Success Academy Charter Schools
Teach For America
Note that Broad is currently funding ExED, and that Great Public Schools Now has two ExED reps on its board/team: William Siart and Anita Landecker. What this illustrates is the all-too-common corporate reform funding incest. (According to the Walton 2013 tax form, Walton has also given ExED $50,000, and the Waltons loaned ExED $5 million for Los Angeles charter school facility financing.)
Like Walton, Broad expands choice, and it funds corporate-reform-minded organizations that can provide the minions and leadership transplanting necessary to transform a traditional school district into a decentralized, under-regulated, market-fed, billionaire-directed farce.
Broad and Walton are likely the chief funders of Great Public Schools Now. If there were other notable funders, they would also have a seat on the Great Public Schools Now board.
One of the Great Public Schools Now goals is to drum up more “public participation in creating more high quality public schools”– a goal already noted in the Walton strategic plan referenced above.
Given the top-down direction of corporate reform, that “grass roots” support is likely to be fabricated– as is the case in of a charter school rally held in Pacoima on September 17, 2016, and sponsored by CCSA:
The participants leading this rally were logo-shirt-clad, current charter school admin, teachers, parents, and students– not the public outside of charter schools demonstrating to get more charter schools, but those already associated with such schools. The participants were bused to the event, and some students told education activist Karen Wolfe (who produced the included video) that they would be receiving extra credit for attending the rally.
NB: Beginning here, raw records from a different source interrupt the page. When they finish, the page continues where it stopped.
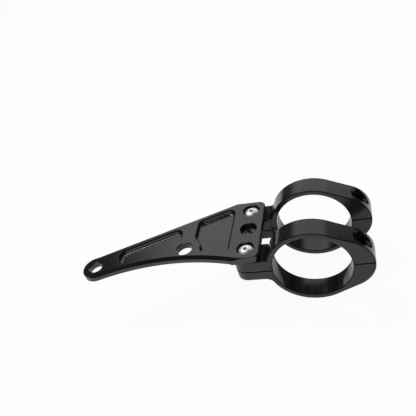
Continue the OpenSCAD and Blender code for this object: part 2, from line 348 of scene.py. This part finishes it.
def clouded(tree, colour):
    """A colour with the slow, faint changes of an anodised surface."""
    cloud = noise(tree, CLOUD_SCALE, detail=2)
    return tinted(tree, ranged(tree, cloud, 0, 1), colour, 0.9, 1.1)


def anodised_material(name, colour, sheen, axis, roughness, gloss):
    """Black anodised aluminium, with marks that run along the cutter's axis."""
    material, tree, shader = new_material(name)
    settings = finish()
    stretch = [1, 1, 1]
    stretch[axis] = 1 / settings.mark_stretch
    marks = noise(tree, 1 / settings.mark_width, stretch, detail=5)
    colours = clouded(tree, colour)
    fine = tree.nodes.new("ShaderNodeMix")
    fine.data_type = "RGBA"
    fine.blend_type = "MULTIPLY"
    fine.inputs["Factor"].default_value = 1
    shades = tinted(tree, ranged(tree, marks, 0, 1), (1, 1, 1), 0.85, 1.15)
    tree.links.new(colours, fine.inputs["A"])
    tree.links.new(shades, fine.inputs["B"])
    tree.links.new(fine.outputs["Result"], shader.inputs["Base Color"])
    dull = ranged(tree, marks, roughness - 0.04, roughness + 0.05)
    tree.links.new(dull, shader.inputs["Roughness"])
    shader.inputs["IOR"].default_value = gloss
    shader.inputs["Specular Tint"].default_value = (*sheen, 1)
    bumped(tree, marks, settings.mark_depth, shader)
    return material


def smooth_material(name, colour, sheen, roughness, gloss):
    """Black anodised aluminium where a round cutter left no marks."""
    material, tree, shader = new_material(name)
    tree.links.new(clouded(tree, colour), shader.inputs["Base Color"])
    shader.inputs["Roughness"].default_value = roughness
    shader.inputs["IOR"].default_value = gloss
    shader.inputs["Specular Tint"].default_value = (*sheen, 1)
    return material


def chamfer_and_shade_material(name, gloss):
    """The smoother cut of chamfers and bevels, which mirrors the dim studio round it and is given less
    gloss than the faces so that it shows as a black line: partly real, partly painted shade. The same
    material is put as painted shade in the screw seats, on the tip hole's wall, on the clamp tabs' tops
    and on their rounded strips.
    """
    material, tree, shader = new_material(name)
    grain = noise(tree, CUT_GRAIN, detail=2)
    colours = tinted(tree, grain, finish().chamfer_and_shade_colour, 0.8, 1.2)
    tree.links.new(colours, shader.inputs["Base Color"])
    tree.links.new(ranged(tree, grain, 0.1, 0.14), shader.inputs["Roughness"])
    shader.inputs["Specular IOR Level"].default_value = gloss
    return material


def steel_material(name, colour, roughness):
    """Turned steel with a fine grain."""
    material, tree, shader = new_material(name)
    grain = noise(tree, STEEL_GRAIN, detail=4)
    colours = tinted(tree, ranged(tree, grain, 0, 1), colour, 0.82, 1.1)
    dull = ranged(tree, grain, roughness - 0.05, roughness + 0.08)
    tree.links.new(colours, shader.inputs["Base Color"])
    tree.links.new(dull, shader.inputs["Roughness"])
    shader.inputs["Metallic"].default_value = 1
    bumped(tree, grain, STEEL_DEPTH, shader)
    return material


def welded_shape(node):
    """A closed copy of a CAD node's loose triangles, with its flat faces made whole."""
    shape = bmesh.new()
    shape.from_mesh(frame["nodes"][node].data)
    bmesh.ops.remove_doubles(shape, verts=shape.verts, dist=WELD)
    bmesh.ops.dissolve_limit(shape, angle_limit=FLAT, verts=shape.verts, edges=shape.edges)
    return shape


def plain_mesh(shape, name):
    """A mesh of a shape, without the normals and texture places that came with its node."""
    mesh = bpy.data.meshes.new(name)
    shape.to_mesh(mesh)
    shape.free()
    mesh.attributes.remove(mesh.attributes["custom_normal"])
    while mesh.uv_layers:
        mesh.uv_layers.remove(mesh.uv_layers[0])
    return mesh


def dress_node(node, materials, choose, trim=None):
    """Replaces a CAD node by its welded copy; a face's place and normal choose its material."""
    shape = welded_shape(node)
    for face in shape.faces:
        face.material_index = choose(face.calc_center_median(), face.normal)
    if trim:
        trim(shape)
    for face in shape.faces:
        face.smooth = True
    mesh = plain_mesh(shape, node + "_shell")
    for material in materials:
        mesh.materials.append(material)
    mesh.set_sharp_from_angle(angle=SHARP)
    piece = add_piece(node + "_shell", mesh)
    weighted = piece.modifiers.new("Even shading", "WEIGHTED_NORMAL")
    weighted.keep_sharp = True
    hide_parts(node)
    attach(piece, BODY)


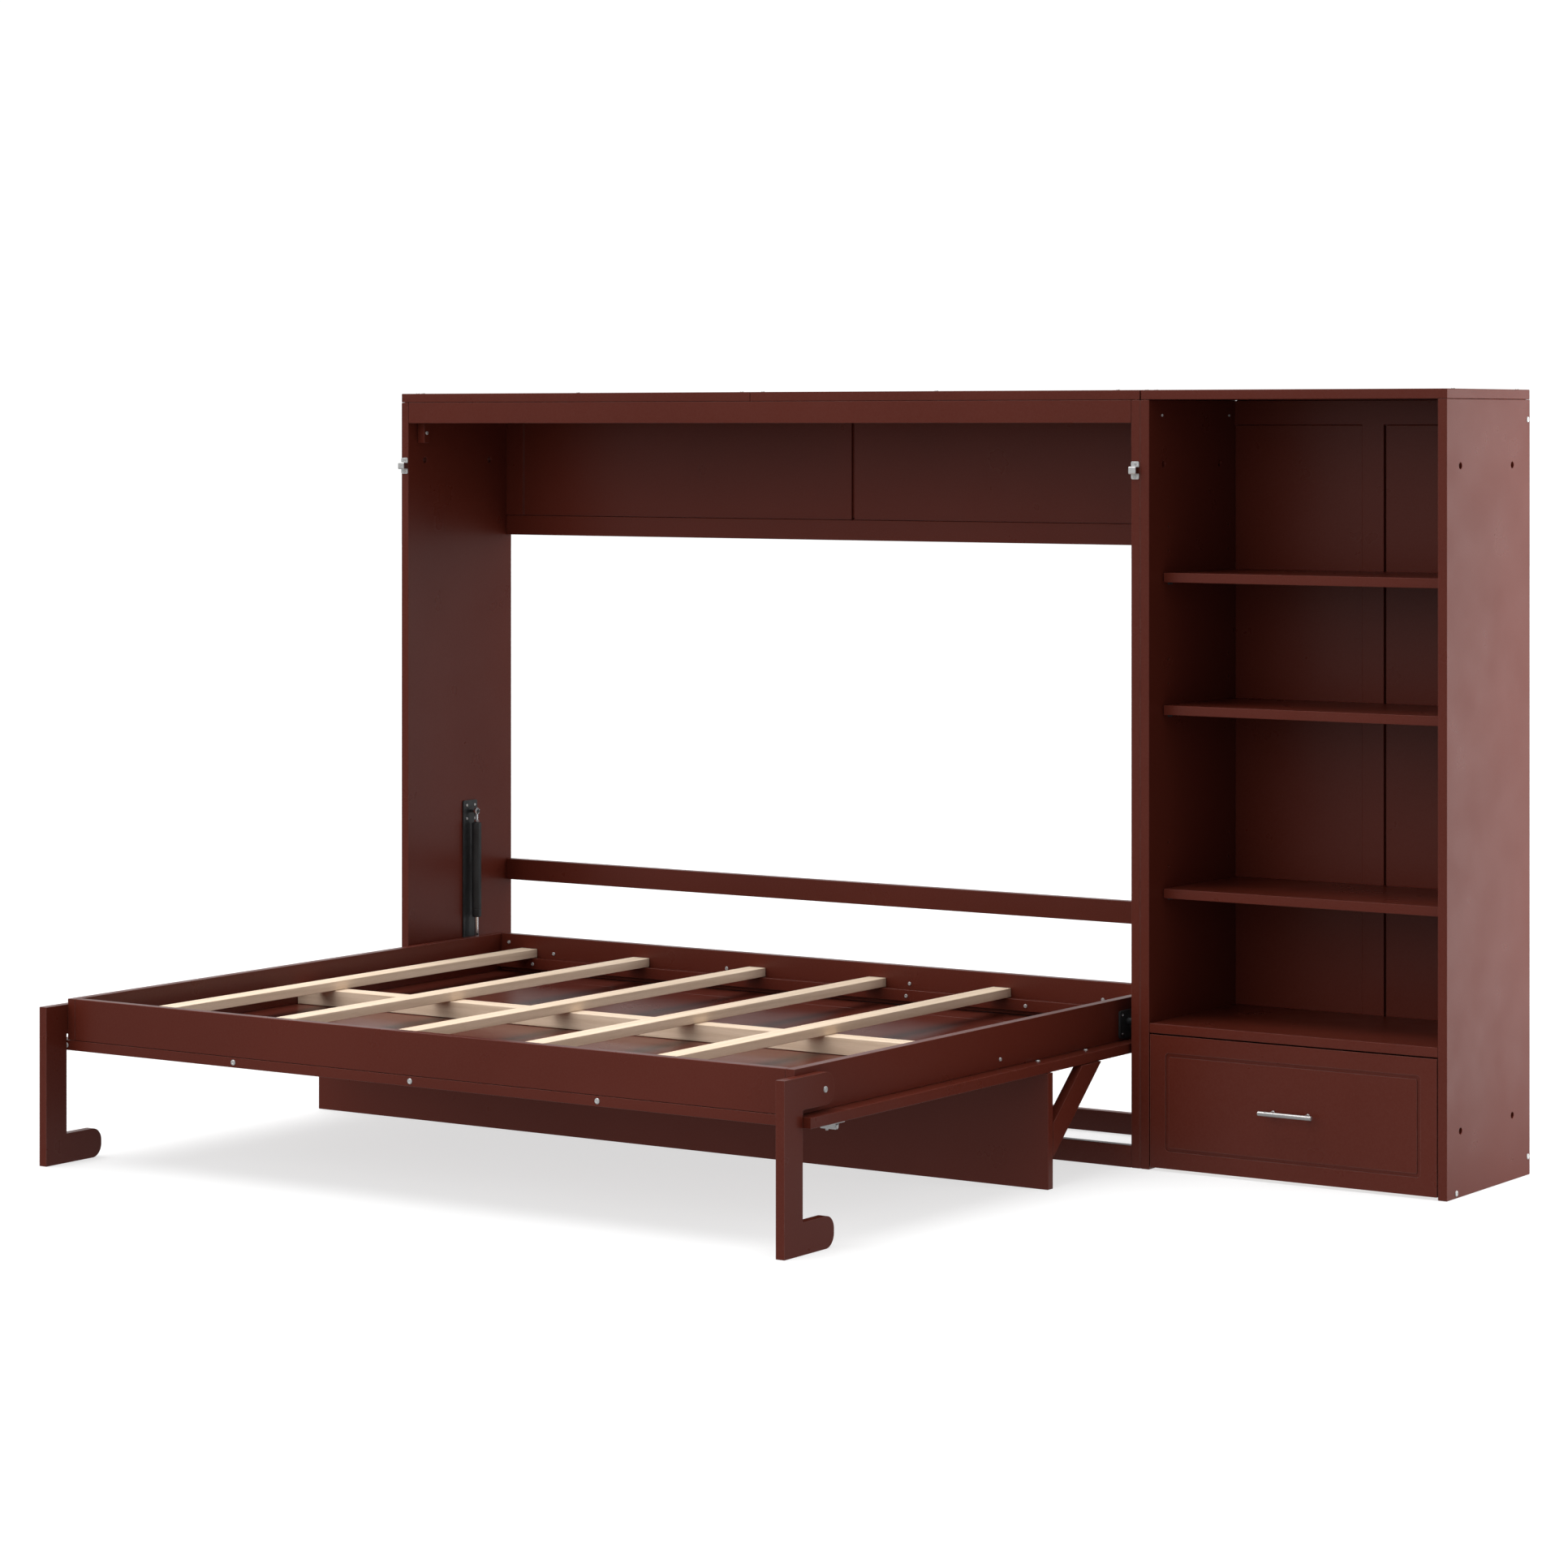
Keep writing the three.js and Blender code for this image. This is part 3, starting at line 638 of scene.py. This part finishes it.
def bed_screws():
    """Bolts of the bed frame, mirrored about its middle plane."""
    front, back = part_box("bed_front_rail"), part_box("bed_back_rail")
    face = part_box("face_panel")
    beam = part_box("centre_beam")
    ledgers = (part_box("slat_ledger_front"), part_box("slat_ledger_back"))
    middle = (face[0].x + face[1].x) / 2
    edge_z = (face[0].z + face[1].z) / 2
    bolts = [((middle + x, face[0].y, edge_z), FORWARD) for x in (-0.984, -0.492, 0, 0.492, 0.984)]
    heads("face_panel_bolts", "bed", bolts, 0.0062, 0.0022, recess=hex_recess, depth=0.35)

    inside = []
    for x, z in ((0.264, 0.326), (0.792, 0.326), (0.933, 0.347)):
        for sign in (-1, 1):
            inside.append(((middle + sign * x, back[0].y, z), FORWARD))
            inside.append(((middle + sign * x, front[1].y, z), BACKWARD))
    ledger_z = 0.299
    for x in (0.267, 0.596, 0.843):
        for sign in (-1, 1):
            inside.append(((middle + sign * x, ledgers[1][0].y, ledger_z), FORWARD))
            inside.append(((middle + sign * x, ledgers[0][1].y, ledger_z), BACKWARD))
    heads("bed_frame_bolts", "bed", inside, 0.0046, 0.0024)

    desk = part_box("desk_board")
    desk_y = (desk[0].y + desk[1].y) / 2
    brace_y = desk_y + 0.205
    beam_y, beam_z = (beam[0].y + beam[1].y) / 2, (beam[0].z + beam[1].z) / 2
    past_rail = 0.0105
    beam_ends, flange = [], []
    for side, sign in SIDES.items():
        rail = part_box(f"bed_{side}_rail")
        x = rail[1].x if sign > 0 else rail[0].x
        beam_ends.append(((x, beam_y, beam_z), RIGHT * sign))
        flange += [((x + sign * past_rail, y, face[1].z), UP) for y in (desk_y, brace_y)]
    heads("beam_end_bolts", "bed", beam_ends, 0.0044, 0.0026)
    heads("desk_screws", "bed", flange, 0.0048, 0.0022)


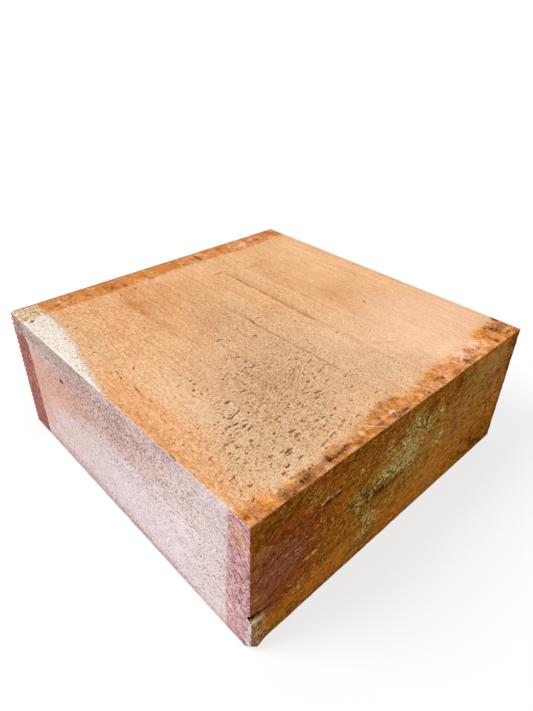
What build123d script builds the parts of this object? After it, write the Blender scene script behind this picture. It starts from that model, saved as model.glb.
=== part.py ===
from build123d import *

import os

# Square bowl-turning blank, sawn from one piece of hardwood.
#
# The grain runs along Y. The two end-grain faces, at -Y and +Y, are cross-cut; the other four faces are
# ripped. At the lower front-left corner the saw left a torn spur of fibres, which stands proud of the
# front end-grain face, and the very tip of that corner has broken away.
#
# Frame: millimetres, +Z up, origin at the centre of the underside of the overall box.

# Sawn sizes
BLANK_WIDTH = 203.0  # across the grain, along X
BLANK_LENGTH = 203.0  # along the grain, along Y, measured over the torn spur
BLANK_THICKNESS = 78.0  # from the bench to the upper face
ARRIS_RADIUS = 0.6  # sharp sawn arrises, just rubbed by handling

# Torn spur at the lower front-left corner
SPUR_PROUD = 1.3  # how far its face stands in front of the sawn end
SPUR_FLAT = 4.5  # width over which it keeps its full thickness
SPUR_WIDTH = 9.3  # width at which it has run out to nothing
SPUR_HEIGHT = 22.0  # its torn ledge, above the bench
SPUR_ROOT = 3.0  # how deep the spur's solid is rooted in the block

# Broken tip of the same corner, measured from the corner along each edge
TIP_LOSS_ACROSS = 4.0
TIP_LOSS_ALONG = 4.0
TIP_LOSS_UP = 5.0

left_x = -BLANK_WIDTH / 2
front_y = -BLANK_LENGTH / 2
sawn_front_y = front_y + SPUR_PROUD
body_length = BLANK_LENGTH - SPUR_PROUD
body_centre_y = SPUR_PROUD / 2

# Square block, with the grain along Y and all its arrises eased
with BuildPart() as turning_blank:
    with BuildSketch() as plan:
        with Locations((0, body_centre_y)):
            Rectangle(BLANK_WIDTH, body_length)
    extrude(amount=BLANK_THICKNESS)
    fillet(turning_blank.edges(), radius=ARRIS_RADIUS)

    # Torn spur, a wedge in plan that runs out to the right
    with BuildSketch() as spur_plan:
        with BuildLine():
            Polyline(
                (left_x, sawn_front_y + SPUR_ROOT),
                (left_x, front_y),
                (left_x + SPUR_FLAT, front_y),
                (left_x + SPUR_WIDTH, sawn_front_y),
                (left_x + SPUR_WIDTH, sawn_front_y + SPUR_ROOT),
                close=True,
            )
        make_face()
    extrude(amount=SPUR_HEIGHT)

    # Broken tip, a plane through one point on each of the corner's three edges
    across = Vector(left_x + TIP_LOSS_ACROSS, front_y, 0)
    along = Vector(left_x, front_y + TIP_LOSS_ALONG, 0)
    up = Vector(left_x, front_y, TIP_LOSS_UP)
    break_plane = Plane(origin=across, x_dir=along - across, z_dir=(along - across).cross(up - across))
    split(bisect_by=break_plane, keep=Keep.TOP)

turning_blank.part.label = "turning_blank"

os.makedirs("parts", exist_ok=True)
export_step(turning_blank.part, "parts/turning_blank.step")

print("size", turning_blank.part.bounding_box().size, "volume", round(turning_blank.part.volume))
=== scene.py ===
import logging
import math
import random
from dataclasses import dataclass, field
from enum import Enum

import bmesh
import bpy
import numpy as np
from mathutils import Matrix, Vector, noise


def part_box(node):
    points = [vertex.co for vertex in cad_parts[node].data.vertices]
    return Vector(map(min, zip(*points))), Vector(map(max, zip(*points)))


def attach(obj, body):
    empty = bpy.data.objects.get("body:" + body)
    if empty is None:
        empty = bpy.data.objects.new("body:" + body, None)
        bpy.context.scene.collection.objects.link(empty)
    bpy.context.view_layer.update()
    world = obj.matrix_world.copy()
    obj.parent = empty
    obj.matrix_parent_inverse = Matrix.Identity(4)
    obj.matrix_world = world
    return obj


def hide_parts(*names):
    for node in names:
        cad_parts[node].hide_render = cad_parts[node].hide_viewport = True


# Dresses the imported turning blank: one sawn block whose faces, arrises and torn corner are modelled at
# their real size, with a wood finish for each kind of face, a pale floor, soft light and a camera.
# Sizes are in millimetres unless a name says otherwise; the scene itself is in metres.

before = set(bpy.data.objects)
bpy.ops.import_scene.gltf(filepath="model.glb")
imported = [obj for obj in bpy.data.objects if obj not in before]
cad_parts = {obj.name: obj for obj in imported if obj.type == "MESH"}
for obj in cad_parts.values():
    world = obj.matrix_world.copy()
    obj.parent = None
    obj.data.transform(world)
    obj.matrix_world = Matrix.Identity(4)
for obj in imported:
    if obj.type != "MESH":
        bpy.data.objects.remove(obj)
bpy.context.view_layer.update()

MM = 0.001
NODE = "turning_blank"
BODY = "root"

Colour = tuple[float, float, float]
Socket = bpy.types.NodeSocket
Value = Socket | float
Tint = tuple[Colour | Socket, Colour | Socket]  # a wood colour at its darkest and at its lightest
Outline = tuple[tuple[float, float], ...]  # places along a face, each with a reach in from the end
Spots = tuple[tuple[float, float, float, float, float], ...]  # patches, as Patch takes them

NOISE_GAIN = 9.0  # brings a raw noise's usual swing, about 0.11 either way, to 1
PIT_GROWTH = 1.1  # how fast a pit grows with its luck
LARGEST_PIT = 0.48  # the largest pit's radius, as a share of the space between two
LONGEST_FADE = 5.0  # a growth line fades out over this length, in millimetres, or a third of its own


class Face(Enum):
    """The block's six faces. A face's number is also its place in the list of finishes."""

    TOP = 0
    UNDERSIDE = 1
    LEFT_SIDE = 2
    RIGHT_SIDE = 3
    FRONT_END = 4
    BACK_END = 5

    @property
    def outward(self) -> Vector:
        """The direction that the face looks in."""
        return Vector(OUTWARD[self.value])

    @property
    def axes(self) -> tuple[int, int]:
        """The two axes of the frame that lie in the face."""
        return AXES_IN_FACE[self.value // 2]


OUTWARD = ((0, 0, 1), (0, 0, -1), (-1, 0, 0), (1, 0, 0), (0, -1, 0), (0, 1, 0))
AXES_IN_FACE = ((0, 1), (1, 2), (0, 2))


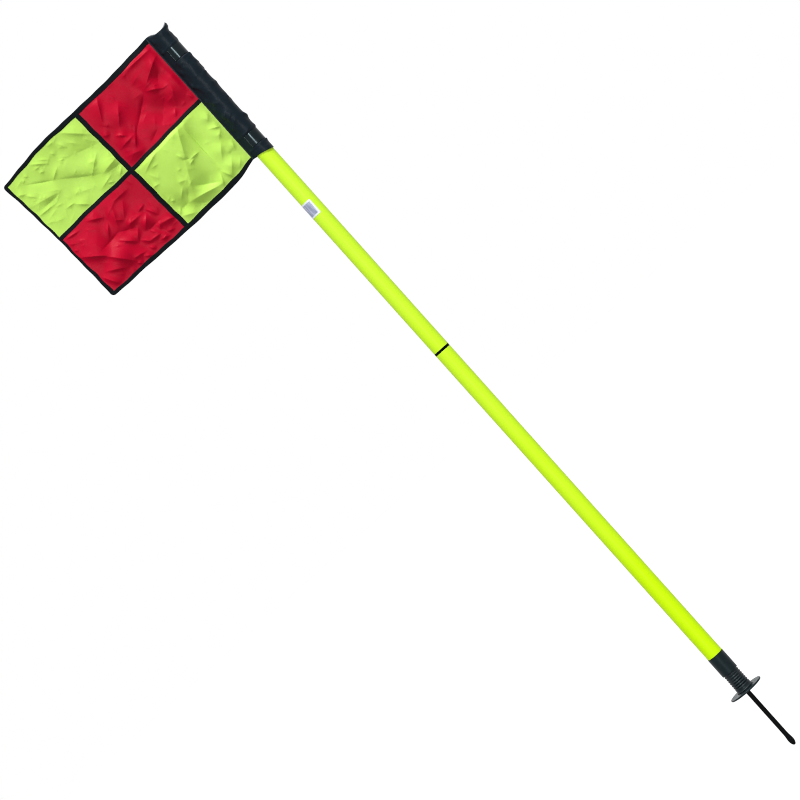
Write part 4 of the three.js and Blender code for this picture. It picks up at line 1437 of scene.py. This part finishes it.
def cornerRows(centre, firstWidth, lastWidth, firstAngle, steps=12):
    # Stations of the binding round a corner
    centre = np.array(centre)
    outer = []
    for k in range(1, steps):
        share = k / steps
        angle = firstAngle + share * math.pi / 2
        radius = mix(firstWidth, lastWidth, share)
        outer.append(centre + radius * np.array([math.cos(angle), math.sin(angle)]))
    return np.array(outer), np.repeat(centre[None, :], steps - 1, 0)


def edgeBinding():
    # One tape folded over the top, fly and bottom edges
    topX, topZ = [float(c) for c in crossing(flyBindingEdge, topBindingEdge)]
    bottomX, bottomZ = [float(c) for c in crossing(flyBindingEdge, bottomBindingEdge)]
    startX = seamX + tape["seamGap"]
    parts = [flyRows(topEdge, topBindingEdge, startX, topX)]
    topWidth = float(topEdge(flyShare(topX)) - topBindingEdge(flyShare(topX)))
    bottomWidth = float(bottomBindingEdge(flyShare(bottomX)) - bottomEdge(flyShare(bottomX)))
    flyWidths = [
        float(flyBindingEdge(hoistShare(z)) - flyEdge(hoistShare(z))) for z in (topZ, bottomZ)
    ]
    parts.append(cornerRows((topX, topZ), topWidth, flyWidths[0], math.pi / 2))
    parts.append(hoistRows(flyEdge, flyBindingEdge, topZ, bottomZ))
    parts.append(cornerRows((bottomX, bottomZ), flyWidths[1], bottomWidth, math.pi))
    parts.append(flyRows(bottomEdge, bottomBindingEdge, bottomX, startX))
    outer = np.concatenate([part[0] for part in parts])
    inner = np.concatenate([part[1] for part in parts])
    return layTape("edgeBinding", "edge_binding", outer, inner, True, True, tape["bindingHalf"])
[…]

In order to collect information on crowd members, one principal suggested they complete a CCSA information card. The enticement was participation in a raffle for prizes. The information cards could come in handy to provide *proof positive* that *the Los Angeles public wants choice.*
There was even a charter-principal-led, charter school pledge of allegiance:
Pledge of the Northeast San Fernando Valley Charter Schools
We pledge allegiance to the high-quality public schools in the Northeast Valley, where all students can succeed, where all parents can choose, where hope never expires.
I wonder how many individuals in the crowd were not already associated with CCSA. My guess: Not many.
Great Public Schools Now has a Walton- and Broad-financed “team member” whose job it is “leading our efforts and strategy around Community Outreach and Engagement.” In other words, she is being paid to convince those being acted upon by Broad and Walton to publicly unite behind what Broad and Walton want– even as her employer refuses to publicize its Broad, Walton, and possibly other funders.
I challenge her to do so without the use of logo t-shirts, chartered buses, raffles, or extra credit.
And I challenge Great Public Schools Now to disclose its funders on its website.